- [Problem requirements] Below is a block of records; repeat each one exactly.

:: Exercise material

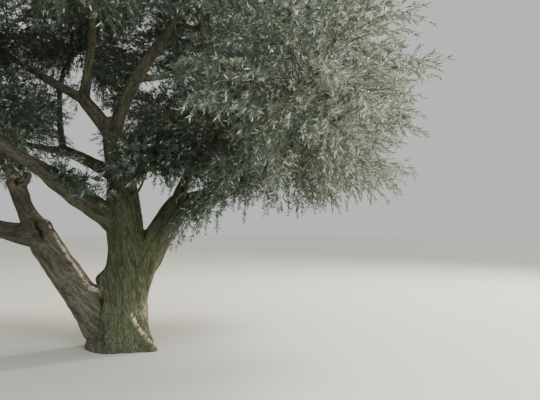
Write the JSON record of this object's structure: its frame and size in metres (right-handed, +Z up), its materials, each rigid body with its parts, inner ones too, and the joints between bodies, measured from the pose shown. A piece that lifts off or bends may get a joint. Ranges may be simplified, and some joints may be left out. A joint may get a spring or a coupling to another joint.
{
  "type": "olive tree",
  "caption": "Old open-grown olive tree: a fluted trunk that forks low into leaning stems, with curved boughs that carry a broad, rounded crown of small narrow leaves.",
  "frame": {"origin": "middle of the flat cut under the trunk, at ground level", "axes": "+Z up, +X to the side of the right-hand stem as seen from the front, +Y away from the front"},
  "size_m": [8.037, 7.4681, 6.2413],
  "materials": {
    "bark": "rough fissured bark",
    "foliage": "grey-green leaves"
  },
  "bodies": {
    "root": {"back_left_bough": "bark", "back_limb": "bark", "centre_front_limb": "bark", "centre_left_bough": "bark", "centre_right_bough": "bark", "far_left_limb": "bark", "foliage_back": "foliage", "foliage_centre_front": "foliage", "foliage_front": "foliage", "foliage_left": "foliage", "foliage_left_back": "foliage", "foliage_left_front": "foliage", "foliage_left_middle": "foliage", "foliage_right": "foliage", "foliage_right_back": "foliage", "foliage_right_front": "foliage", "foliage_right_middle": "foliage", "foliage_top": "foliage", "foliage_top_right": "foliage", "foliage_upper_left": "foliage", "foliage_upper_left_back": "foliage", "foliage_upper_left_front": "foliage", "foliage_upper_right": "foliage", "foliage_upper_right_back": "foliage", "foliage_upper_right_front": "foliage", "front_limb": "bark", "left_back_limb": "bark", "left_bough": "bark", "left_front_limb": "bark", "left_riser": "bark", "left_side_limb": "bark", "left_stem": "bark", "left_stub": "bark", "left_top_limb": "bark", "right_back_limb": "bark", "right_front_limb": "bark", "right_out_limb": "bark", "right_stem": "bark", "right_up_limb": "bark", "top_right_limb": "bark", "trunk": "bark", "upper_left_front_limb": "bark", "upper_right_back_limb": "bark", "upper_right_front_limb": "bark", "upper_right_limb": "bark", "upright_limb": "bark"}
  },
  "joints": []
}
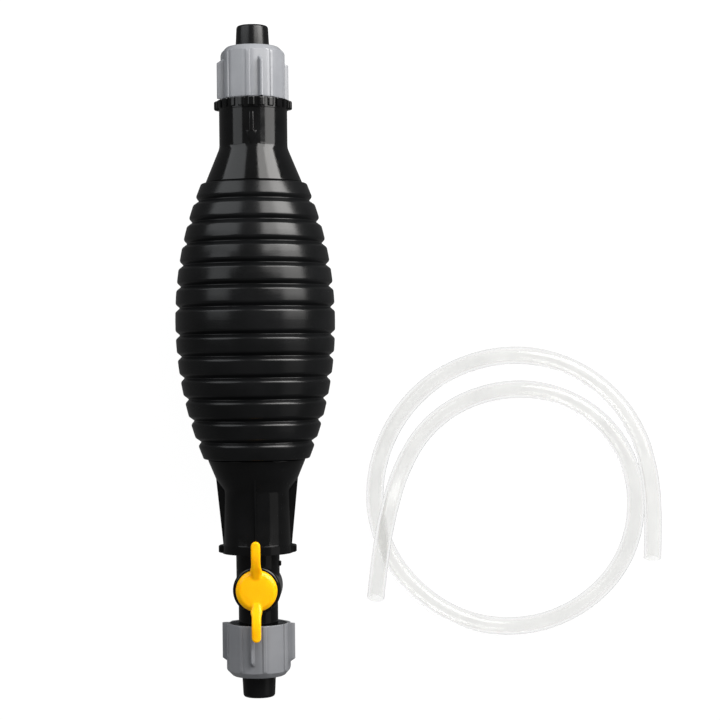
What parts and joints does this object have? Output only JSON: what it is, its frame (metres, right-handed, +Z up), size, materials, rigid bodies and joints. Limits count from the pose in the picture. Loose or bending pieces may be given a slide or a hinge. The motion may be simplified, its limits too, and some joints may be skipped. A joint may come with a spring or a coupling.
{
  "type": "siphon bulb pump",
  "caption": "Hand siphon pump: ribbed squeeze bulb between two necks with check valves, union nuts for hoses at both ends, a stopcock with a lever, and a loose clear hose.",
  "frame": {"origin": "on the surface that the pump lies on, under the middle of its length, below the pump's axis", "axes": "+Y along the pump's axis towards its inlet, +Z up, the stopcock's lever on the +Z side, +X to the side where the loose hose lies"},
  "size_m": [0.2785, 0.378, 0.09],
  "materials": {
    "bulb_rubber": "satin black flexible bulb",
    "black_plastic": "glossy black moulded plastic",
    "black_rubber": "satin black rubber",
    "grey_plastic": "satin grey moulded plastic",
    "white_plastic": "natural acetal",
    "yellow_plastic": "glossy yellow moulded plastic",
    "spring_steel": "drawn stainless wire",
    "clear_hose": "clear soft PVC"
  },
  "bodies": {
    "pump": {"bulb": "bulb_rubber", "inlet_neck": "black_plastic", "outlet_neck": "black_plastic", "inlet_valve_seat": "white_plastic", "inlet_valve_cage": "white_plastic", "inlet_spring": "spring_steel", "outlet_valve_seat": "white_plastic", "outlet_valve_cage": "white_plastic", "outlet_spring": "spring_steel", "inlet_gasket": "black_rubber", "outlet_gasket": "black_rubber", "inlet_sleeve": "black_rubber", "outlet_sleeve": "black_rubber", "valve_body": "black_plastic", "spigot_ring": "black_rubber"},
    "inlet_poppet": {"inlet_poppet": "white_plastic"},
    "outlet_poppet": {"outlet_poppet": "white_plastic"},
    "inlet_slip_ring": {"inlet_slip_ring": "white_plastic"},
    "outlet_slip_ring": {"outlet_slip_ring": "white_plastic"},
    "inlet_nut": {"inlet_nut": "grey_plastic"},
    "outlet_nut": {"outlet_nut": "grey_plastic"},
    "stopcock_lever": {"lever": "yellow_plastic", "valve_plug": "black_plastic", "plug_rings": "black_rubber", "plug_clip": "spring_steel"},
    "hose": {"hose": "clear_hose"}
  },
  "joints": [
    {"name": "lever_turn", "type": "hinge", "parent": "pump", "child": "stopcock_lever", "pos_m": [0, -0.1276, 0.045], "axis": [0, 0, 1], "range_deg": [0, 90]},
    {"name": "inlet_valve_open", "type": "slide", "parent": "pump", "child": "inlet_poppet", "axis": [0, -1, 0], "range_m": [0, 0.003], "stiffness_N_per_m": 40, "springref_m": -0.002, "deforming": ["inlet_spring"]},
    {"name": "inlet_nut_travel", "type": "slide", "parent": "pump", "child": "inlet_slip_ring", "axis": [0, 1, 0], "range_m": [0, 0.012]},
    {"name": "inlet_nut_turn", "type": "hinge", "parent": "inlet_slip_ring", "child": "inlet_nut", "pos_m": [0, 0.16, 0.045], "axis": [0, 1, 0], "range_deg": [0, 1440]},
    {"name": "outlet_valve_open", "type": "slide", "parent": "pump", "child": "outlet_poppet", "axis": [0, -1, 0], "range_m": [0, 0.003], "stiffness_N_per_m": 40, "springref_m": -0.002, "deforming": ["outlet_spring"]},
    {"name": "outlet_nut_travel", "type": "slide", "parent": "pump", "child": "outlet_slip_ring", "axis": [0, -1, 0], "range_m": [0, 0.012]},
    {"name": "outlet_nut_turn", "type": "hinge", "parent": "outlet_slip_ring", "child": "outlet_nut", "pos_m": [0, -0.16, 0.045], "axis": [0, -1, 0], "range_deg": [0, 1440]},
    {"name": "hose_lift", "type": "slide", "parent": "pump", "child": "hose", "axis": [0, 0, 1], "range_m": [0, 0.12]}
  ],
  "couplings": [
    {"joint": "inlet_nut_travel", "follows": "inlet_nut_turn", "m_per_rad": 0.00047746},
    {"joint": "outlet_nut_travel", "follows": "outlet_nut_turn", "m_per_rad": 0.00047746}
  ]
}
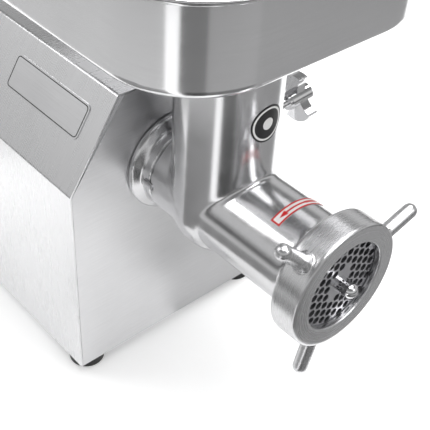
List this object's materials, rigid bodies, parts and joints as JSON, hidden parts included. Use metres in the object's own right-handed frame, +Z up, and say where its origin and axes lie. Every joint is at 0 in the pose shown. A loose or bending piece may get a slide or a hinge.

::::

- [Solution to the problem]
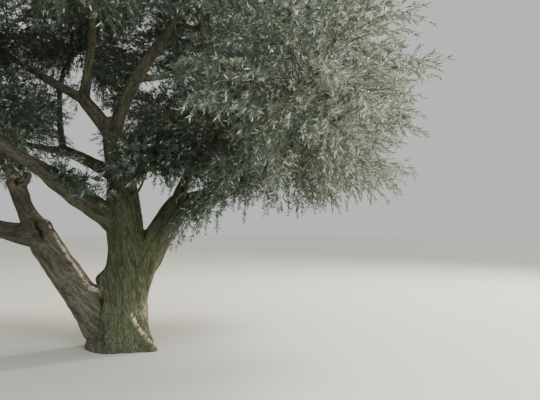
Write the JSON record of this object's structure: its frame and size in metres (right-handed, +Z up), its materials, each rigid body with its parts, inner ones too, and the joints between bodies, measured from the pose shown. A piece that lifts off or bends may get a joint. Ranges may be simplified, and some joints may be left out. A joint may get a spring or a coupling to another joint.
{
  "type": "olive tree",
  "caption": "Old open-grown olive tree: a fluted trunk that forks low into leaning stems, with curved boughs that carry a broad, rounded crown of small narrow leaves.",
  "frame": {"origin": "middle of the flat cut under the trunk, at ground level", "axes": "+Z up, +X to the side of the right-hand stem as seen from the front, +Y away from the front"},
  "size_m": [8.037, 7.4681, 6.2413],
  "materials": {
    "bark": "rough fissured bark",
    "foliage": "grey-green leaves"
  },
  "bodies": {
    "root": {"back_left_bough": "bark", "back_limb": "bark", "centre_front_limb": "bark", "centre_left_bough": "bark", "centre_right_bough": "bark", "far_left_limb": "bark", "foliage_back": "foliage", "foliage_centre_front": "foliage", "foliage_front": "foliage", "foliage_left": "foliage", "foliage_left_back": "foliage", "foliage_left_front": "foliage", "foliage_left_middle": "foliage", "foliage_right": "foliage", "foliage_right_back": "foliage", "foliage_right_front": "foliage", "foliage_right_middle": "foliage", "foliage_top": "foliage", "foliage_top_right": "foliage", "foliage_upper_left": "foliage", "foliage_upper_left_back": "foliage", "foliage_upper_left_front": "foliage", "foliage_upper_right": "foliage", "foliage_upper_right_back": "foliage", "foliage_upper_right_front": "foliage", "front_limb": "bark", "left_back_limb": "bark", "left_bough": "bark", "left_front_limb": "bark", "left_riser": "bark", "left_side_limb": "bark", "left_stem": "bark", "left_stub": "bark", "left_top_limb": "bark", "right_back_limb": "bark", "right_front_limb": "bark", "right_out_limb": "bark", "right_stem": "bark", "right_up_limb": "bark", "top_right_limb": "bark", "trunk": "bark", "upper_left_front_limb": "bark", "upper_right_back_limb": "bark", "upper_right_front_limb": "bark", "upper_right_limb": "bark", "upright_limb": "bark"}
  },
  "joints": []
}
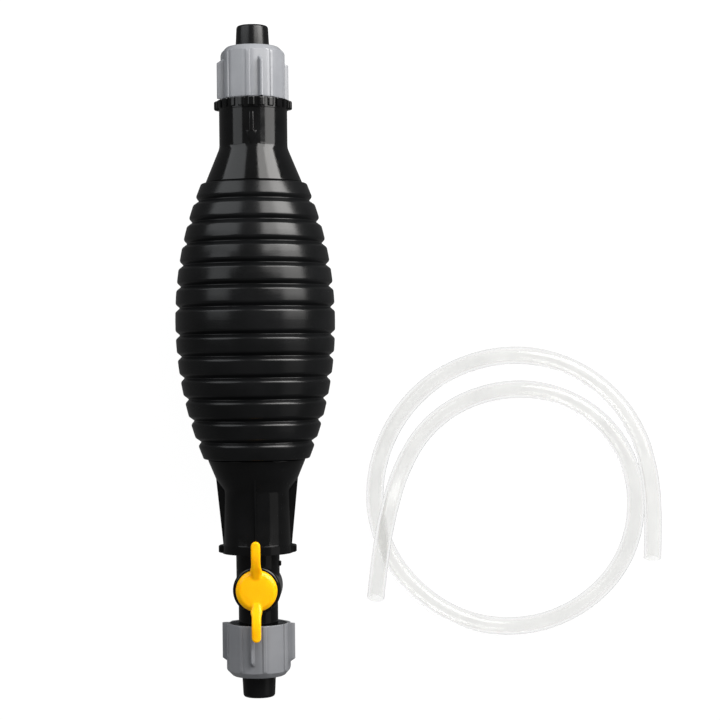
What parts and joints does this object have? Output only JSON: what it is, its frame (metres, right-handed, +Z up), size, materials, rigid bodies and joints. Limits count from the pose in the picture. Loose or bending pieces may be given a slide or a hinge. The motion may be simplified, its limits too, and some joints may be skipped. A joint may come with a spring or a coupling.
{
  "type": "siphon bulb pump",
  "caption": "Hand siphon pump: ribbed squeeze bulb between two necks with check valves, union nuts for hoses at both ends, a stopcock with a lever, and a loose clear hose.",
  "frame": {"origin": "on the surface that the pump lies on, under the middle of its length, below the pump's axis", "axes": "+Y along the pump's axis towards its inlet, +Z up, the stopcock's lever on the +Z side, +X to the side where the loose hose lies"},
  "size_m": [0.2785, 0.378, 0.09],
  "materials": {
    "bulb_rubber": "satin black flexible bulb",
    "black_plastic": "glossy black moulded plastic",
    "black_rubber": "satin black rubber",
    "grey_plastic": "satin grey moulded plastic",
    "white_plastic": "natural acetal",
    "yellow_plastic": "glossy yellow moulded plastic",
    "spring_steel": "drawn stainless wire",
    "clear_hose": "clear soft PVC"
  },
  "bodies": {
    "pump": {"bulb": "bulb_rubber", "inlet_neck": "black_plastic", "outlet_neck": "black_plastic", "inlet_valve_seat": "white_plastic", "inlet_valve_cage": "white_plastic", "inlet_spring": "spring_steel", "outlet_valve_seat": "white_plastic", "outlet_valve_cage": "white_plastic", "outlet_spring": "spring_steel", "inlet_gasket": "black_rubber", "outlet_gasket": "black_rubber", "inlet_sleeve": "black_rubber", "outlet_sleeve": "black_rubber", "valve_body": "black_plastic", "spigot_ring": "black_rubber"},
    "inlet_poppet": {"inlet_poppet": "white_plastic"},
    "outlet_poppet": {"outlet_poppet": "white_plastic"},
    "inlet_slip_ring": {"inlet_slip_ring": "white_plastic"},
    "outlet_slip_ring": {"outlet_slip_ring": "white_plastic"},
    "inlet_nut": {"inlet_nut": "grey_plastic"},
    "outlet_nut": {"outlet_nut": "grey_plastic"},
    "stopcock_lever": {"lever": "yellow_plastic", "valve_plug": "black_plastic", "plug_rings": "black_rubber", "plug_clip": "spring_steel"},
    "hose": {"hose": "clear_hose"}
  },
  "joints": [
    {"name": "lever_turn", "type": "hinge", "parent": "pump", "child": "stopcock_lever", "pos_m": [0, -0.1276, 0.045], "axis": [0, 0, 1], "range_deg": [0, 90]},
    {"name": "inlet_valve_open", "type": "slide", "parent": "pump", "child": "inlet_poppet", "axis": [0, -1, 0], "range_m": [0, 0.003], "stiffness_N_per_m": 40, "springref_m": -0.002, "deforming": ["inlet_spring"]},
    {"name": "inlet_nut_travel", "type": "slide", "parent": "pump", "child": "inlet_slip_ring", "axis": [0, 1, 0], "range_m": [0, 0.012]},
    {"name": "inlet_nut_turn", "type": "hinge", "parent": "inlet_slip_ring", "child": "inlet_nut", "pos_m": [0, 0.16, 0.045], "axis": [0, 1, 0], "range_deg": [0, 1440]},
    {"name": "outlet_valve_open", "type": "slide", "parent": "pump", "child": "outlet_poppet", "axis": [0, -1, 0], "range_m": [0, 0.003], "stiffness_N_per_m": 40, "springref_m": -0.002, "deforming": ["outlet_spring"]},
    {"name": "outlet_nut_travel", "type": "slide", "parent": "pump", "child": "outlet_slip_ring", "axis": [0, -1, 0], "range_m": [0, 0.012]},
    {"name": "outlet_nut_turn", "type": "hinge", "parent": "outlet_slip_ring", "child": "outlet_nut", "pos_m": [0, -0.16, 0.045], "axis": [0, -1, 0], "range_deg": [0, 1440]},
    {"name": "hose_lift", "type": "slide", "parent": "pump", "child": "hose", "axis": [0, 0, 1], "range_m": [0, 0.12]}
  ],
  "couplings": [
    {"joint": "inlet_nut_travel", "follows": "inlet_nut_turn", "m_per_rad": 0.00047746},
    {"joint": "outlet_nut_travel", "follows": "outlet_nut_turn", "m_per_rad": 0.00047746}
  ]
}
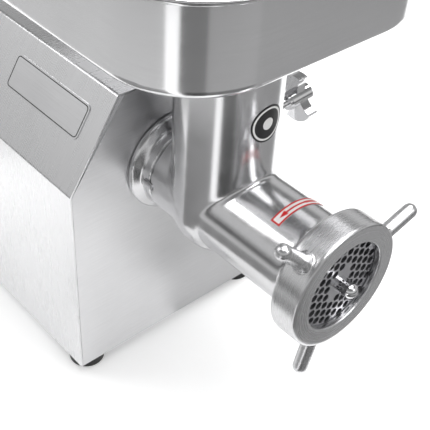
List this object's materials, rigid bodies, parts and joints as JSON, hidden parts included. Use metres in the object's own right-handed frame, +Z up, and say where its origin and axes lie. Every joint is at 0 in the pose shown. A loose or bending piece may get a slide or a hinge.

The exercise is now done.